Alice Brome was the daughter of Sir John Brome of Holton, Oxfordshire (d.1558) and Margaret Rowse. She married Arthur Babham of Babham End, Cookham, Berkshire (c.1520-April 6, 1561). Their children were John, Elizabeth, Colubree, Ursula, Eleanor, and Christopher (c.1560-1612+). When her husband died, she commissioned a monument that contained an inscription listing his children and stating that she "hathe erecte this work in costly stone For her swete Arthur Babham's sake though he be dead and gone Farewell Renowned true Esquire My husband and my Frende I hope in Heaven to meet with you when all things here have ende." Her second husband was Edmund More of Cookham, Berkshire.

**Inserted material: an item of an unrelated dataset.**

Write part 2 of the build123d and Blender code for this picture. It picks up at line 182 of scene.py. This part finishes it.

Portrait: effigy in Holy Trinity Church, Cookham, Berkshire (shown with three of her daughters).
see CONSTANCE BROWNE
JOCOSA or JOYCE BROME (d. June 21, 1528)
Jocosa Brome was the daughter of John Brome of Baddesley Clinton (1415-November 9, 1466; alternate date November 5, 1468) and Beatrice Shirley (1417-July 10, 1483). She became a nun and was prioress of Wroxall when she retired, due to old age, in September 1525. In retirement, she had her own chamber, furnished with her own possessions, and a pension of £3 a year for life, paid in quarterly installments. She was succeeded as prioress by Alice Little (d.1553+).
Magdalen Brome was the daughter of Sir John Brome of Holton, Oxfordshire (1482-1558) and Margaret Rowse (1496-1525). By 1539, she married John Denton (d. July 10, 1576). They had six sons and four daughters, including John (d. before 1576), Edward, and William. In 1564, Ambrosden, Oxfordshire was granted to Denton and his wife, giving her ownership in survivorship. In her will, Magdalen left £20 for a tomb or monument of marble to be erected in Ambrosden Church.

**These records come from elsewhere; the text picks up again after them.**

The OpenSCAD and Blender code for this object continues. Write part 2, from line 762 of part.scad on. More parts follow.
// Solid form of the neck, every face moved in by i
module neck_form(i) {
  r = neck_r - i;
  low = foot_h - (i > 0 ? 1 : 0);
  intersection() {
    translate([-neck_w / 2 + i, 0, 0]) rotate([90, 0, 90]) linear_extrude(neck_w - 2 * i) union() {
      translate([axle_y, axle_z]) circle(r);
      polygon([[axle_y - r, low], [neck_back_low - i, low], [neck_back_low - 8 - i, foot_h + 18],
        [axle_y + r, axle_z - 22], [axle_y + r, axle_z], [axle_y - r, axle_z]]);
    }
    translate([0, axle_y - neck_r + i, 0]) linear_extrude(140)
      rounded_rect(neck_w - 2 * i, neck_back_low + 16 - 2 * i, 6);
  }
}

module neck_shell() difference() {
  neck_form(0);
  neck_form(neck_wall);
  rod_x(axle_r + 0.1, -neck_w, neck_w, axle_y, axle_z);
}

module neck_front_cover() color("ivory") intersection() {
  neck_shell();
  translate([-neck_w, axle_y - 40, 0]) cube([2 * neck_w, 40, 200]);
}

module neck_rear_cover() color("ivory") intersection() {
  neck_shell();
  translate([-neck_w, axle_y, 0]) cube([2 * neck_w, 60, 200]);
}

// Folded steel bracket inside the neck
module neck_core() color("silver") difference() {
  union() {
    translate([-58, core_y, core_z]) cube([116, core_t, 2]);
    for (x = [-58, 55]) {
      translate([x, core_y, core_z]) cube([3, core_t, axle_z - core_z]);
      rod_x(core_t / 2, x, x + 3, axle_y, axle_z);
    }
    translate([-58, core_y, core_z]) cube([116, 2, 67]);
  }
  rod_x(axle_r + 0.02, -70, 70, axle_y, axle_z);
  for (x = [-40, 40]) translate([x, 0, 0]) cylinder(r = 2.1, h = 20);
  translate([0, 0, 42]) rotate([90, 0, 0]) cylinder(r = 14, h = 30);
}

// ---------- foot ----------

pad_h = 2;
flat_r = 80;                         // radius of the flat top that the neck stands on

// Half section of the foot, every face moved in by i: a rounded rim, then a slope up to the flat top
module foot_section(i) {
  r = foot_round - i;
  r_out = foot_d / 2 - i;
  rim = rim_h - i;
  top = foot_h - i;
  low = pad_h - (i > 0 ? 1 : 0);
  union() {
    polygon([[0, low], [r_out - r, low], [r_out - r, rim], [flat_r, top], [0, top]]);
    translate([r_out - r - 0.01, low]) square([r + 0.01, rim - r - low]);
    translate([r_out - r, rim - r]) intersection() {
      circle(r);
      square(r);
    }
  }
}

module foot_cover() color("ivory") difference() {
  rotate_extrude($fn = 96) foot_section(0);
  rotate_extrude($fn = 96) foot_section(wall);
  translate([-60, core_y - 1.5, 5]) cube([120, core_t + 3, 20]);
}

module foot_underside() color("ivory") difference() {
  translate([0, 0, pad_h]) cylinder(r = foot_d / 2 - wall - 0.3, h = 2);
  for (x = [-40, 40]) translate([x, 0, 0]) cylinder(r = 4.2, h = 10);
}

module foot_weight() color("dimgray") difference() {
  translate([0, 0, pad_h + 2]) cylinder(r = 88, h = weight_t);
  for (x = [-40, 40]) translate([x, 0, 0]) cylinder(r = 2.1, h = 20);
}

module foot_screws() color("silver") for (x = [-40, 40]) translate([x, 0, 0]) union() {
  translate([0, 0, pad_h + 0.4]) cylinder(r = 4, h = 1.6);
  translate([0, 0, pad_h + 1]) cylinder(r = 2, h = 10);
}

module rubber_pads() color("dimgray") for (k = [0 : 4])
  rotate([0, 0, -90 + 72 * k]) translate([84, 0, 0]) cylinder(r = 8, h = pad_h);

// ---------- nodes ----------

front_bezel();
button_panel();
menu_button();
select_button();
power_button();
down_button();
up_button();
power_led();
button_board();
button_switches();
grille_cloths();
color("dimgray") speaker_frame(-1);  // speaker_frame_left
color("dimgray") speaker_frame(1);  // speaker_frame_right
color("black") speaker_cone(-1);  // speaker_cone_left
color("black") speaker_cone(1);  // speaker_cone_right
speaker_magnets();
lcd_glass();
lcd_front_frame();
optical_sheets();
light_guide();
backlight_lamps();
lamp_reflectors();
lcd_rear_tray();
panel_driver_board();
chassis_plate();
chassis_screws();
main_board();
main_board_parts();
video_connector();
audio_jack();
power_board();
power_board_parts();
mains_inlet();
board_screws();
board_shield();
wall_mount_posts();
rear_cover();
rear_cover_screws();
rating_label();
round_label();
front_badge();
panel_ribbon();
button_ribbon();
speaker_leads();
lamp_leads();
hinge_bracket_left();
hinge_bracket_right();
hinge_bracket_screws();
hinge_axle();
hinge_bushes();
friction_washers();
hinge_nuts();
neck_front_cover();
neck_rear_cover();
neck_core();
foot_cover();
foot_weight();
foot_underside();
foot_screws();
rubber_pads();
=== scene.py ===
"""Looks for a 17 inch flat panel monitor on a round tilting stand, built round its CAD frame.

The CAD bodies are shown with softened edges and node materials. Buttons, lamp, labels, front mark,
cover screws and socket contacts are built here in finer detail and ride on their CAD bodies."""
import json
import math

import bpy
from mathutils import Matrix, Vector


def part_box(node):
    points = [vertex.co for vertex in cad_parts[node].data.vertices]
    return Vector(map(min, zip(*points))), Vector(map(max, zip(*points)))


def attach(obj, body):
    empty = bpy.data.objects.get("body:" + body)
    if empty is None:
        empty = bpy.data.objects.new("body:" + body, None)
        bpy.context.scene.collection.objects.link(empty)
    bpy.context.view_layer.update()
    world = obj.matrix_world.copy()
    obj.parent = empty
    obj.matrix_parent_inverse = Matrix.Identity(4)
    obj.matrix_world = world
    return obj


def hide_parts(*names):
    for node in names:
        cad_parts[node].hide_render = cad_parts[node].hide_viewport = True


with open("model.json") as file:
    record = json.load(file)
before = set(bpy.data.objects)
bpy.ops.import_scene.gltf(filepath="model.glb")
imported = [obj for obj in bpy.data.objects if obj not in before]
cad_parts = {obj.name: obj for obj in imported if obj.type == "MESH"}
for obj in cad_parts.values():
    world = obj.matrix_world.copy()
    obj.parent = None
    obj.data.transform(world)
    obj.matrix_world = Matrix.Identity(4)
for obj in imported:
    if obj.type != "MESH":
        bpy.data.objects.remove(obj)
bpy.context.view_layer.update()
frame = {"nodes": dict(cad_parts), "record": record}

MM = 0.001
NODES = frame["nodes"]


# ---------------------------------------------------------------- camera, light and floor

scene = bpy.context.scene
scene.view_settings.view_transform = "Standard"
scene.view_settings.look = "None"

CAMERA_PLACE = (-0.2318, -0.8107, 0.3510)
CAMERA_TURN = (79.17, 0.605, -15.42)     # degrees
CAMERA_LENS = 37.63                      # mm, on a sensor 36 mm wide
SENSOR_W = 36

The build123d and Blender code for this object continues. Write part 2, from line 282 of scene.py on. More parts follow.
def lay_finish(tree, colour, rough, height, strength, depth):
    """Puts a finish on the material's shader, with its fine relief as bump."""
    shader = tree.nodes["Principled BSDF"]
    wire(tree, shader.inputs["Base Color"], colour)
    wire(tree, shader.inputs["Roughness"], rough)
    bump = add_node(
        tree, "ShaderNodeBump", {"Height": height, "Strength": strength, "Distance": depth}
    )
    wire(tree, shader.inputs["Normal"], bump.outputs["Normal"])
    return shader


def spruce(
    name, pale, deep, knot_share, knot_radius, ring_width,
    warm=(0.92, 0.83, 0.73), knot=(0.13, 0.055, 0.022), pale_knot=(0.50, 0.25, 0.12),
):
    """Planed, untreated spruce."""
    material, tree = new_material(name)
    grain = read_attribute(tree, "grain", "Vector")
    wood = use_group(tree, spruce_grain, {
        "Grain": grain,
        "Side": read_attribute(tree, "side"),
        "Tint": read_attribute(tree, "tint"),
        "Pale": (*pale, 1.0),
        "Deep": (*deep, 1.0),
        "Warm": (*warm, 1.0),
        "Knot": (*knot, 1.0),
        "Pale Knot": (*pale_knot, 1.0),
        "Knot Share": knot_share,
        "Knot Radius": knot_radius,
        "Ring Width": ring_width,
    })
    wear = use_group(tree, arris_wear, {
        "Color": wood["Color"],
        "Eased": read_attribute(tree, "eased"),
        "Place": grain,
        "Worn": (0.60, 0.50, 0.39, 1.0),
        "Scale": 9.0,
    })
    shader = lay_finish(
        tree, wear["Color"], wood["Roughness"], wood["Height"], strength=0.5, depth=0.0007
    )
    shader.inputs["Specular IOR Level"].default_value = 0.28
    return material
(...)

Alice Bromfield was the daughter of Thomas Bromfield of London. She married first Henry Leake (d.1563), a wealthy Southwark brewer, then William Cockes (d.1569), a London haberdasher, and finally Sir John Spencer (d. March 3, 1610), a wealthy merchant and Master of the Clothworkers’ Company, who was Lord Mayor of London in 1594-5. They lived at Crosby Place in Bishopsgate, London and Canonbury in Islington, where the queen was a guest in 1581. Their daughter, Elizabeth (d.1632) was reputed to have a dowry of £40,000 and her marriage to William, Lord Compton caused an estrangement with her parents in 1599. They were reconciled by the time Elizabeth gave birth to her second child. By the time Spencer died, his estate was valued at between £300,000 and £800,000. Alice died just five days after he was buried. She was buried on April 7, 1610. Portrait: tomb in St. Helen’s Bishopsgate, London
see KATHERINE FROMOND
see ELIZABETH FORTESCUE
see ISABEL LISTER
Joan Bromley was the daughter of Lord Chancellor Thomas Bromley (1530-April 12, 1587) and Elizabeth Fortesque (d. June 1602). She was courted by Sir Edward Greville of Milcote, an unscrupulous gentleman who nonetheless apparently possessed a great deal of charm. After their 1583 marriage, Greville spent his wife’s fortune, leaving her with little more than the clothes on her back. They had several daughters but their names do not seem to have been recorded.
Margaret Bromley was the daughter and heir of Sir Thomas Bromley of Eyton-upon-Severn, Wroxeter, and Shrewsbury, Shropshire (d. May 15, 1555), chief justice of the king’s bench, and Isabel Lister (d.1555+). In 1545, she married Richard Newport of High Ercoll, Shropshire (c.1518-September 12,1570). Her dowry included land in five western counties. They had four sons and four daughters, including Francis (d. March 15,1622/3), Andrew (1563-1611), Elizabeth, Isabel (d.1611), Mary, and Magdalen (1558-June 1627). In 1571, Margaret and her cousin, George Bromley, were granted joint guardianship of her eldest surviving son, Francis. Portraits: two effigies in Wroxeter, one on her father's tomb and one with her husband.
see MARTHA WOODVILLE
Muriel Bromley was the daughter of Lord Chancellor Sir Thomas Bromley (1530-April 12, 1587) and Elizabeth Fortescue (d.June 1602). She was married to John Lyttleton or Littleton of Frankley (c.1563-July 1601), a Papist and conspirator in Essex’s Rebellion who died in prison. He had been condemned to death and his estates forfeited but Muriel “begged the estate” of King James and managed to pay fines totally £25,000. This took her thirty years, during which time she raised her children, Thomas (1596-February 22, 1651) and Anne (d. February 6, 1624) at Hagley, Worcestershire.